Una fetta di quella generazione sembra sia riuscita a trasmettere parte della sua tensione ideologica e partecipativa alla generazione dei 18-25 anni, che è quella che ha avuto i genitori maggiormente politicizzati e, quindi, è cresciuta in un clima familiare più impegnato politicamente e più di sinistra. Anche quelli che non sono studenti ed esprimono un orientamento politico favorevole al centro destra, sono figli di quella stessa generazione ma, in questo caso, su di loro sembra riverbarsi maggiormente l’influenza della provenienza sociale e dello status professionale.
L’uso della categoria di “figli dei figli dei fiori” concorre a spiegare la ragione della maggior politicizzazione a sinistra di strati di giovanissimi studenti ma non deve essere troppo generalizzata, in quanto “i nipotini del ‘68” sono anche la prima generazione post comunista, hanno vissuto e vivono cioè un contesto storico, sociale, relazionale e affettivo imparagonabile con quello dei loro genitori “sessantottini”. Per parecchi di loro termini quali “sinistra” e “centro sinistra” hanno “un senso stanco, di cose ammuffite, di talk-show”, sono concetti privi di idee e di ideali, aspetti, invece, di cui amerebbero sentir parlare, così ha scritto recentemente Giulietto Chiesa su «La Stampa» del 18 gennaio.

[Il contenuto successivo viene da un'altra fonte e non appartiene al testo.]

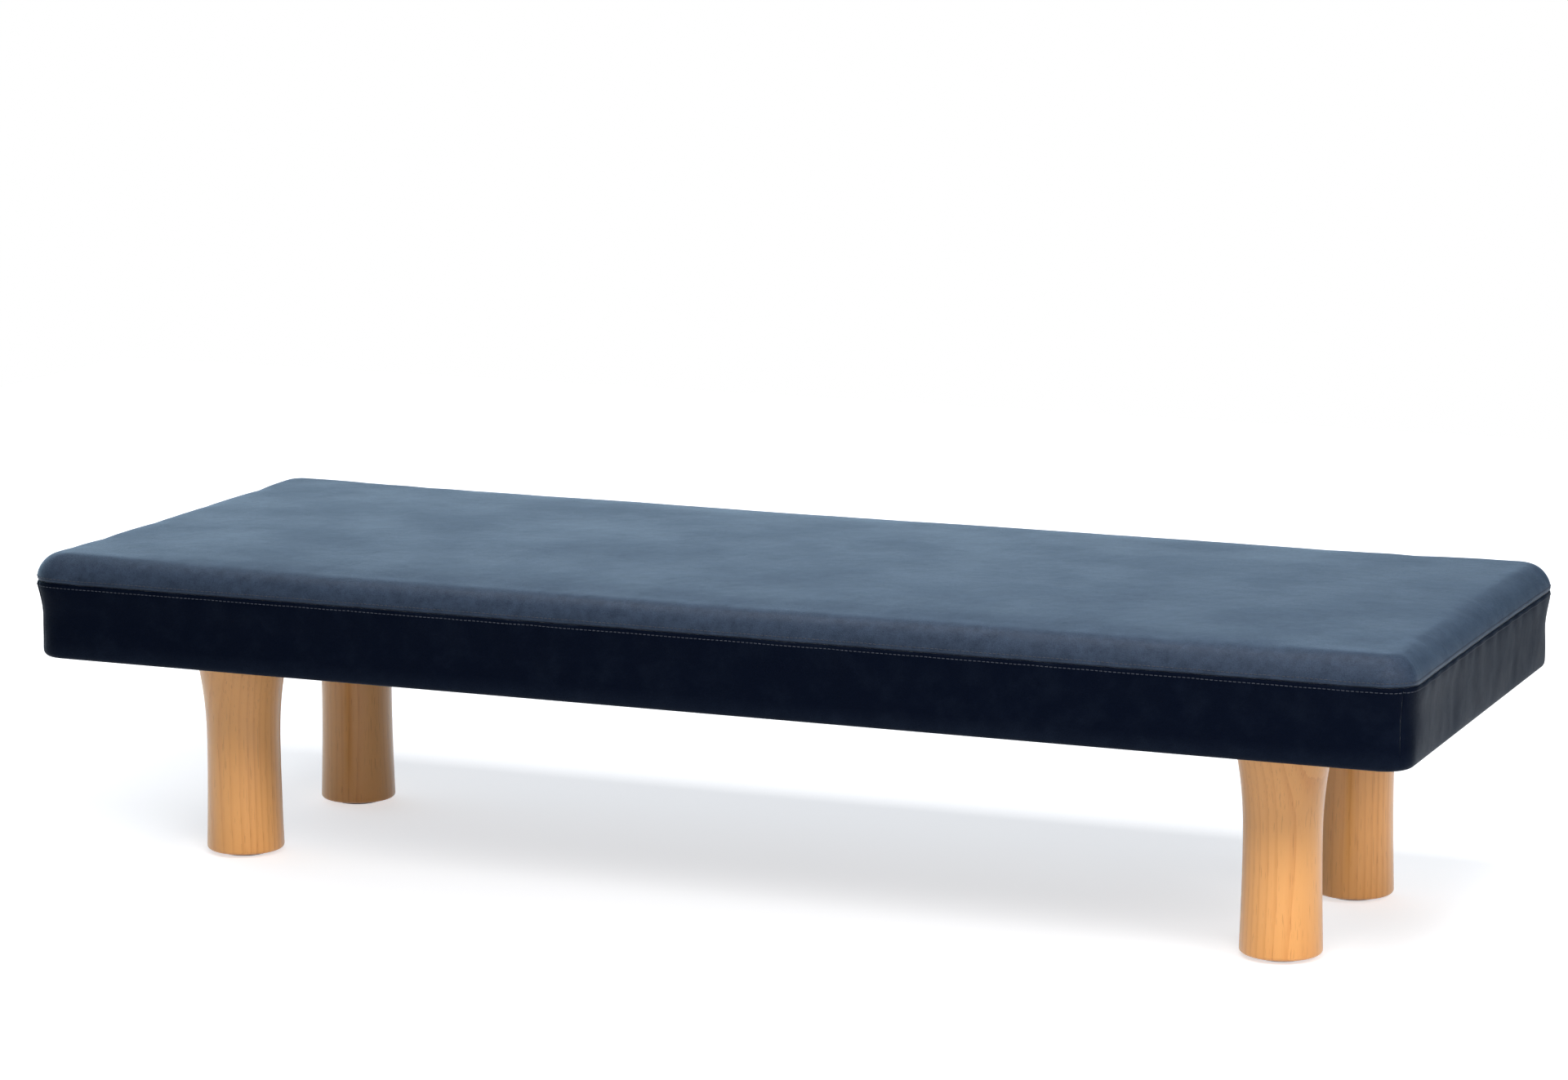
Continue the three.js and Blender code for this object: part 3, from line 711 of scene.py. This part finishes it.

In generale, si tratta di una generazione di giovanissimi e di adolescenti che cresce in un clima storico politico nel quale il peso delle ideologie e le contrapposizioni ideologiche non sono paragonabili a quelle del Novecento. I luoghi di formazione di questa nuova generazione sono diversi da quelli dei primi decenni del secondo dopoguerra. Eugenio Scalfari, in un articolo comparso l’11 marzo del 2001 su «Repubblica» rinfacciava loro l’ “apatia”, la “noia”, il disinteresse per la politica contrapponendoli, con una certa nostalgia, a quei ragazzi che “oltre a discutere di politica in famiglia ed anche a scuola, avevano i loro punti di aggregazione in luoghi eminentemente politici, quali la FGCI, le associazioni cattoliche, i movimenti studenteschi”, i gruppi extraparlamentari, le porte e i cancelli delle fabbriche, le sezioni di partito. E’ evidente che tutto questo non c’è più o ha un’incidenza quasi insignificante sulla socializzazione giovanile. Altri sono oggi i luoghi del confronto e della socializzazione giovanile, primi fra tutti i concerti la discoteca, il tifo calcistico. In questi spazi collettivi si ritrovano, si frequentano tra eguali. Sono luoghi di cui da anni si riconosce l’importanza associativa e integrativa. Da sempre, ad esempio, la musica e il ballo sono elementi di socializzazione e di integrazione. I concerti e le discoteche oggi assolvono questo compito e sono diventati i luoghi dove migliaia e migliaia di giovani s’incontrano costituendo delle comunità fondate sul bisogno di evadere, di rompere la monotonia quotidiana. I giovani che frequentano questi diversi luoghi di socializzazione sono oggi in grado di riconoscersi fra di loro ma ancora non si parlano, come ha fatto notare Giovanni De Luna cogliendo un’immagine significativa, quella dell’arrivo del treno da Genova che riportava a casa i giovani che avevano manifestato contro il G8, la mattina del 22 luglio, alla stazione di Torino Porta Nuova, mentre partivano i giovani che avevano assistito al concerto degli U2; “erano migliaia da una parte e dall’altra, sapevano gli uni degli altri: si sono incrociati, si sono guardati, non si sono parlati”(«La Stampa», 19 agosto 2001). Così come gli studenti o viceversa i giovani lavoratori o disoccupati si riconoscono come coetanei, ma ancora non si parlano in quanto separati da una divisione di mentalità e di comportamento politico che sembra più appartenere ai genitori che a loro.